Williams stops fourth-seeded Azarenka, 6-1, 7-6 (5), in a third-round U.S. Open tennis match that takes nearly two hours and features high-level shot-making.

September 03, 2011|By Diane Pucin
  • Serena Williams returns a shot during her third-round victory over Victoria Azarenka at the U.S. Open on Saturday.
Serena Williams returns a shot during her third-round victory over Victoria… (Kathleen Malone / MCT )

Reporting from New York — Serena Williams dropped into the splits Saturday on Arthur Ashe Stadium as she made an unexpected stop, imagining she could somehow hit a winner while appearing as if she were a gymnast who had just completed a tumbling pass.

Williams needed something spectacular because she was pushed hard by fourth-seeded Victoria Azarenka in the third round of the U.S. Open.

The 29-year-old Williams won 6-1, 7-6 (5) in a match that took nearly two hours and featured shot-making more appropriate for a final than one on the first weekend of the season's final major.

In the fourth round Williams, seeded 28th, will play 16th-seeded Ana Ivanovic who ended the fun run of 18-year-old Sloane Stephens of Los Angeles with a 6-3, 6-4 win.

"I think in the first set I played some really good tennis," Williams said. "In the second set she played really, really good tennis."

Azarenka, a clever and hard-hitting 22-year-old from Belarus, was overwhelmed by Williams at first. She lost the first five games in 17 minutes and the first set in 28 minutes.

"What is that like?" Azarenka asked"It's painful. To have somebody just going at you, it's a little bit painful. You try to do your best, but somebody's on fire."

Williams blasted six aces, including four in a row over two games, and the match was compelling only in the despair Azarenka seemed to be feeling as she missed shot after shot, unable to force Williams into any place on the court where it wasn't comfortable for the 13-time major champion to pound a winner.

"Yeah, 17 minutes was kind of fast to go down 5-love," Azarenka said. "She started really strong and didn't give me much space to just be out there."

Azarenka makes moaning sounds every time her racket makes contact with the ball, and sometimes the fans mimicked her escalating noises, but they also began to cheer for her when she started to find her game in the second set.

Still, the end seemed inevitable when Williams got the first service break in the seventh game of that set with a ferocious cross-court passing shot and then held serve for a 5-3 lead.

In fact, in the ninth game Williams and Azarenka started walking off the court after Williams forehand flew past Azarenka on the sideline on a match point. But the ball was called out and the video review requested by Williams showed that her shot was wide.

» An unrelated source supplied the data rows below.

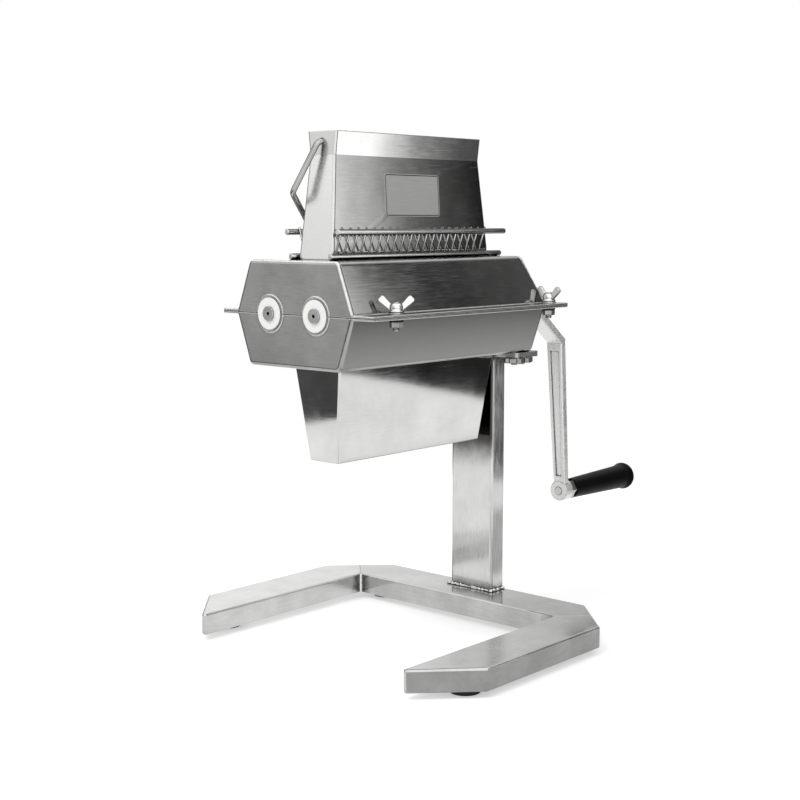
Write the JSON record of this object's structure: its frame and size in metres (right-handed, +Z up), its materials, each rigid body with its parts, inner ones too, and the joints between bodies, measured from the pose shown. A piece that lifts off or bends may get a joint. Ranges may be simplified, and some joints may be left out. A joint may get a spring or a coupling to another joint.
{
  "type": "crank meat tenderizer machine",
  "caption": "Hand-cranked meat tenderizer: geared toothed rollers in a folded steel head with a feed hood and chute, on a column over a C-shaped tube base.",
  "frame": {"origin": "on the floor, under the middle of the whole machine's bounding box", "axes": "+X along the rollers towards the crank, +Y from the crank roller's side of the head towards the rear roller, +Z up"},
  "size_m": [0.4718, 0.34, 0.455],
  "materials": {
    "base_steel": "stainless tube, ground along its length",
    "column_steel": "stainless tube, polished wide faces",
    "weld_steel": "bright weld beads, not ground",
    "plate_steel": "stainless plate, mill finish",
    "head_sheet": "folded stainless sheet, polished, ground along the welded edges",
    "chute_sheet": "folded stainless sheet, satin polish",
    "hood_sheet": "folded stainless sheet, polished",
    "plain_plate": "thin plain plate, satin",
    "rod_steel": "bright drawn rod",
    "wire_steel": "bright drawn wire, spot welded",
    "fastener_steel": "stainless fasteners, turned",
    "wing_nut_steel": "bright forged wing nuts",
    "spring_steel": "hardened spring steel",
    "shaft_steel": "ground shaft",
    "blade_steel": "ground blade steel",
    "spacer_steel": "turned sleeves",
    "gear_steel": "machined gears",
    "cast_aluminium": "cast and tumbled, satin",
    "spindle_steel": "turned steel",
    "white_nylon": "turned white nylon",
    "black_plastic": "moulded, soft gloss",
    "foot_rubber": "moulded rubber",
    "washer_rubber": "moulded rubber"
  },
  "bodies": {
    "base": {"base_front_arm": "base_steel", "base_rear_arm": "base_steel", "base_back_bar": "base_steel", "rubber_feet": "foot_rubber", "foot_screws": "fastener_steel", "column": "column_steel", "column_weld": "weld_steel", "head_mount_plate": "plate_steel", "mount_nuts": "fastener_steel", "lower_housing": "head_sheet", "discharge_chute": "chute_sheet", "flange_bolts": "fastener_steel", "lower_washers": "washer_rubber", "lower_nuts": "fastener_steel", "front_left_bush": "white_nylon", "front_right_bush": "white_nylon", "rear_left_bush": "white_nylon", "rear_right_bush": "white_nylon"},
    "cover": {"upper_housing": "head_sheet", "upper_washers": "fastener_steel"},
    "front_roller": {"front_shaft": "shaft_steel", "front_blades": "blade_steel", "front_spacers": "spacer_steel", "front_circlip": "spring_steel", "front_gear": "gear_steel", "front_gear_key": "shaft_steel", "crank_arm": "cast_aluminium", "crank_washer": "fastener_steel", "crank_screw": "fastener_steel", "grip_spindle": "spindle_steel", "grip_washer": "fastener_steel", "grip_screw": "fastener_steel"},
    "rear_roller": {"rear_shaft": "shaft_steel", "rear_blades": "blade_steel", "rear_spacers": "spacer_steel", "rear_circlip": "spring_steel", "rear_gear": "gear_steel", "rear_gear_key": "shaft_steel"},
    "grip": {"grip": "black_plastic", "grip_cap": "black_plastic"},
    "front_comb": {"front_comb_rods": "rod_steel", "front_comb_wires": "wire_steel"},
    "rear_comb": {"rear_comb_rods": "rod_steel", "rear_comb_wires": "wire_steel"},
    "hood": {"hood_shell": "hood_sheet", "hood_blank_plate": "plain_plate"},
    "bail": {"hood_bail": "rod_steel", "bail_washers": "fastener_steel"},
    "wing_nut_front_left": {"wing_nut_front_left": "wing_nut_steel"},
    "wing_nut_front_right": {"wing_nut_front_right": "wing_nut_steel"},
    "wing_nut_rear_left": {"wing_nut_rear_left": "wing_nut_steel"},
    "wing_nut_rear_right": {"wing_nut_rear_right": "wing_nut_steel"}
  },
  "joints": [
    {"name": "crank_turn", "type": "hinge", "parent": "base", "child": "front_roller", "pos_m": [-0.23315, -0.027, 0.303], "axis": [1, 0, 0], "continuous": true},
    {"name": "rear_roller_turn", "type": "hinge", "parent": "base", "child": "rear_roller", "pos_m": [-0.23315, 0.027, 0.303], "axis": [1, 0, 0], "continuous": true},
    {"name": "grip_turn", "type": "hinge", "parent": "front_roller", "child": "grip", "pos_m": [0.13135, -0.027, 0.109], "axis": [1, 0, 0], "continuous": true},
    {"name": "cover_lift", "type": "slide", "parent": "base", "child": "cover", "axis": [0, 0, 1], "range_m": [0, 0.12]},
    {"name": "front_comb_lift", "type": "slide", "parent": "cover", "child": "front_comb", "axis": [0, 0, 1], "range_m": [0, 0.09]},
    {"name": "rear_comb_lift", "type": "slide", "parent": "cover", "child": "rear_comb", "axis": [0, 0, 1], "range_m": [0, 0.09]},
    {"name": "hood_lift", "type": "slide", "parent": "front_comb", "child": "hood", "axis": [0, 0, 1], "range_m": [0, 0.12]},
    {"name": "bail_swing", "type": "hinge", "parent": "hood", "child": "bail", "pos_m": [-0.1014, 0, 0.4465], "axis": [1, 0, 0], "range_deg": [0, 310]},
    {"name": "wing_nut_front_left_turn", "type": "hinge", "parent": "cover", "child": "wing_nut_front_left", "pos_m": [-0.19215, -0.079, 0.3062], "axis": [0, 0, 1], "continuous": true},
    {"name": "wing_nut_front_right_turn", "type": "hinge", "parent": "cover", "child": "wing_nut_front_right", "pos_m": [0.01885, -0.079, 0.3062], "axis": [0, 0, 1], "continuous": true},
    {"name": "wing_nut_rear_left_turn", "type": "hinge", "parent": "cover", "child": "wing_nut_rear_left", "pos_m": [-0.19215, 0.079, 0.3062], "axis": [0, 0, 1], "continuous": true},
    {"name": "wing_nut_rear_right_turn", "type": "hinge", "parent": "cover", "child": "wing_nut_rear_right", "pos_m": [0.01885, 0.079, 0.3062], "axis": [0, 0, 1], "continuous": true}
  ],
  "couplings": [
    {"joint": "rear_roller_turn", "follows": "crank_turn", "ratio": -1},
    {"joint": "rear_comb_lift", "follows": "front_comb_lift", "ratio": 1}
  ]
}
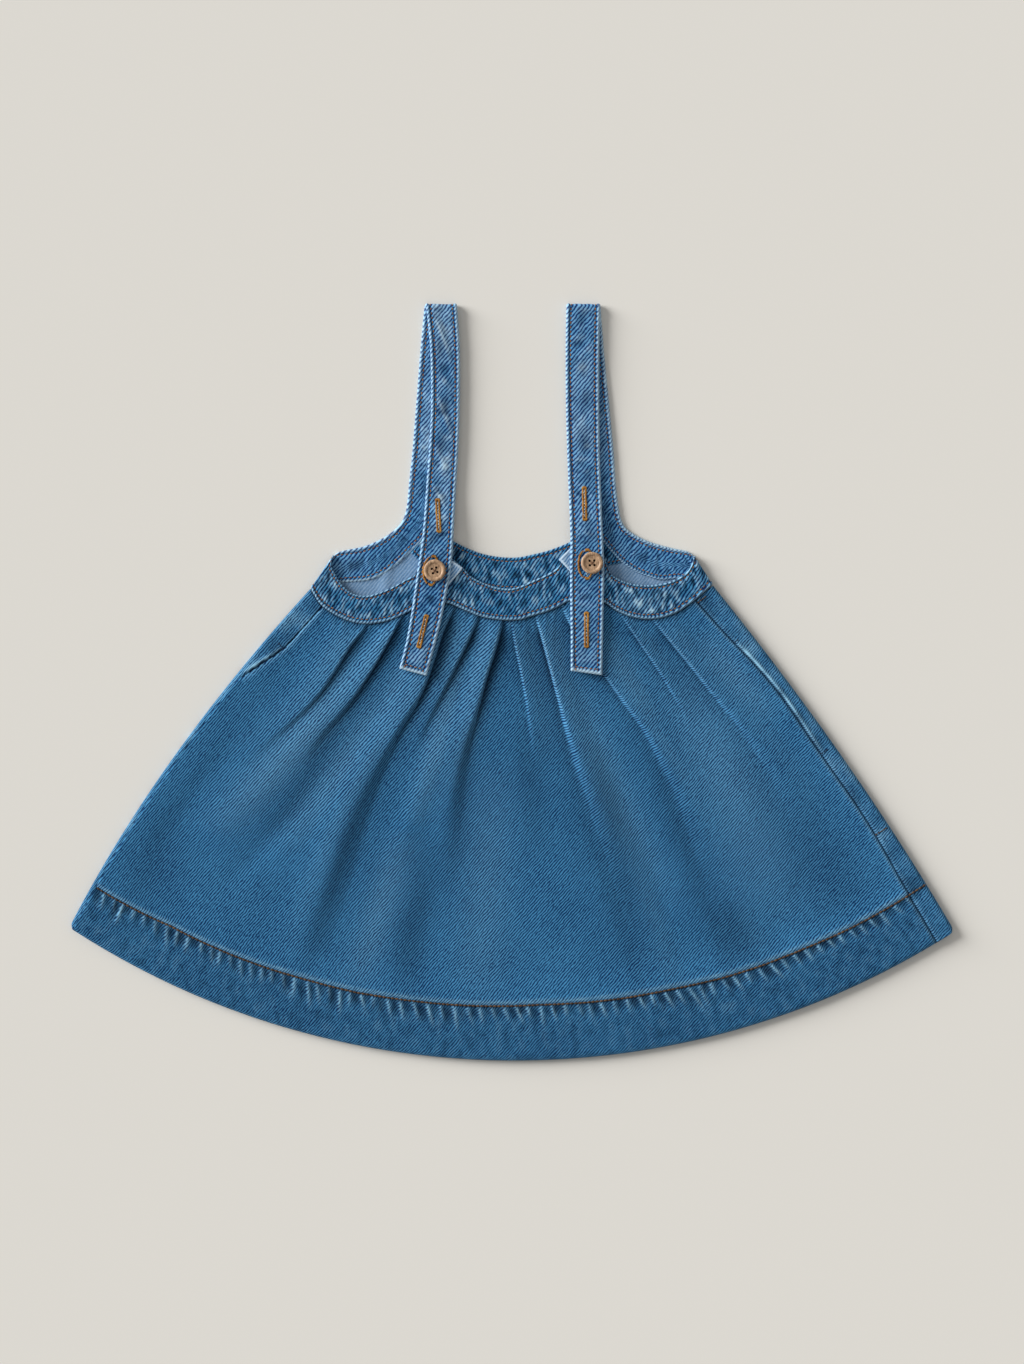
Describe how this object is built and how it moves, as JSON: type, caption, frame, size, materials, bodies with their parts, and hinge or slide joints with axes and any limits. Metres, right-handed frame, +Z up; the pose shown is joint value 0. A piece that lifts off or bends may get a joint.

Given another chance, Azarenka shed her hesitancy and became aggressive. She began smacking forehand winners everywhere. When Williams tried to serve out the match, Azarenka pushed back again, forming rallies that often ended with Williams out of breath and out of position.

Finally, on her fifth match point, in the tiebreaker, Williams made a hard return of an Azarenka serve and when Azarenka's reply was a wide forehand, Williams screamed with both joy and relief.

In other notable matches, third-seeded Roger Federer dropped a set for the first time but won his third-round match over 27th-seeded Marin Cilic, 6-3, 4-6, 6-4, 6-2. Eighth-seeded Mardy Fish still hasn't lost one, though. He beat South African Kevin Anderson 6-4, 7-6 (4), 7-6 (3). … So far 14 men and women have retired from singles matches because of injury or illness. That's already a Grand Slam tournament open-era record.